Wednesday, October 30, 2013

Yes

Because of your interest in writing stories, there are few times when you are in a neutral, I-don-t-care, or It-doesn't-matter mood.  Most of those are the immediate moments before sliding over toward sleep or awakening from it.

Neutrality speaks to you of no agenda.  Even a decision to accept sleep or reject its presence by awakening in fact speak to the beginnings of agenda.

A student asked you today to speak about writer's block.  Your reply was a confrontational "What's that?"  You are aware of doing things to avoid writing, but there are more often than not agendas behind that, as in being close to recognizing something about yourself you'd not wished quite yet to deal with.  Can't we just do this instead?  Such as playing with railroad train aps on your iPhone or listening to music or even the most sneaky of not writing agendas, beginning a new writing project.

The concept of writer's block is your own way of telling yourself you are too neutral to undertake composition.  You are not engaged enough, neither curious nor pissed off nor ecstatic about some thing or condition.  

In this sense, it is the absolute knowledge you are in bed at five fifty-five in the morning, with an alarm set to go off at six or, better still, six-thirty, which means trying somehow to sleep for five minutes or thirty five minutes, and good luck.

Neutrality is also a cop-out defense against taking sides.  Do you wish to be funny or serious, knowing the possible consequences of both?  Being funny means, of course, rethinking, then doing, or doing then thinking something you find amusing, and what will you find amusing except something serious that has gone wrong?  What will you find serious?  

You can start being serious by being contrite, regretting your attitude toward something you believed was funny, something you approved of being funny, but then came to recognize that you were going to pay a price for it.  This could also lay you vulnerable to being a moral coward, in your own eyes, if in no others.

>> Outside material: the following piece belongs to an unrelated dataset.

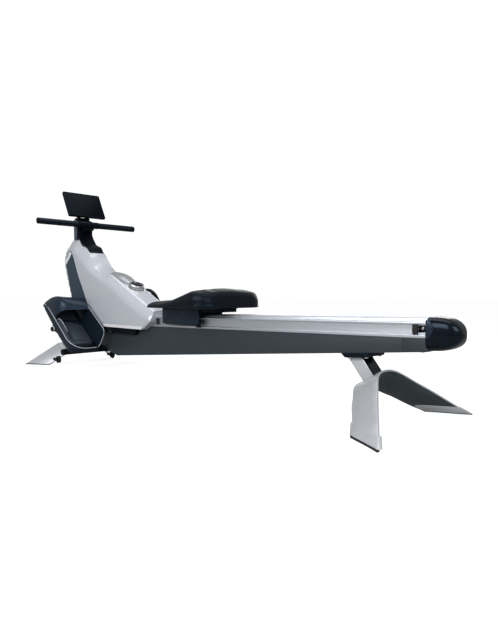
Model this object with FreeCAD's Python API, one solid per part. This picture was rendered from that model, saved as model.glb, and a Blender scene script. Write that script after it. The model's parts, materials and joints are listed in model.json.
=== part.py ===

Seriousness and funny are of extreme consequential natures.  That's not funny, is a judgment rendered on something you said, did, wrote or performed all three in concert.  That's not funny could be egotistical, racist, or sexist, thus you need to try to think ahead, looking for downstream consequences.  Being funny that has gone wrong invites admonitions for you to grow up, stop screwing around, get serious.

Getting serious does not preclude egotism, racism, or sexism; in fact, the more serious you become, the greater the potential for causing people to think you are funny.  This raises the important question of unintended humor and its first cousin, satire.  If you are unintentionally funny, is this a serious matter or a funny one?

You've tried for portions of your life to be serious and to be funny.  At one point when you were a junior at UCLA, you were writing humorous pieces for daytime television.  At another time, when you were living in Mexico City and trying to write a novel, you were writing  jokes for the grainy, vaudeville-like short subjects that were shown in movie theaters, essentially brief skits, for ten dollars a piece.

You've spent a good deal of time trying to be serious, and look where that landed you, as the editor in chief of a scholarly publishing house where the publisher would ask you how you were able to rationalize wearing a striped necktie with a houndstooth sports jacket.  You tried sometimes to be serious in academic situations, which got you into any number of confrontations with a department chairman who would;t speak to you for over a month because of a conversation you'd got into with the new dean at a reception for the dean, who'd come from the Department of Linguistics at MIT, and with whom you argued about the validity of the Wharf-Sapir hypothesis of linguistic relativity to the point where the dean took you away from the reception and into his office to conclude the conversation.

You don't know if the differences in cultural encoding have an effect on the way people think, but since the dean had studied with Wharf, you thought it would be interesting to know his view.

The Arse Poetica did not think this a good way to welcome the new dean.

As of now, you think it safer to be funny, but that is a funniness that must come without trying, which, as previously noted, has its risks.  Also as of now, being serious is a weapon, which can be used to bore people you wish to effect a polite distance from without having to say to them, Hey, I wish to effect an immediate distance from you.  If you hit the right serious tone so that they are bored, they will begin looking for excuses to leave your company, allowing you in effect the last laugh.

Last laughs are a kind of gravitas that does not come with ease or with being too serious.

Your father had a number of nicknames for you, most of them affectionate.  He also had one that seemed to ride the cusp between affectionate and, shall we say attitudinal.  What are you, he'd say, some kind of wise guy?  Often he'd say this after an action or comment from you that you'd more or less borrowed from his tool kit.

In real life, there was no answer to this rhetorical question.  You were supposed to take note of it and either get serious or stop being so serious, as the occasion warranted.  Or to stop being so funny, as the occasion may have warranted.

In the conversations you have at the thought of him now, when in dreams or thought, he asks you if you are some kind of wise guy, you answer yes.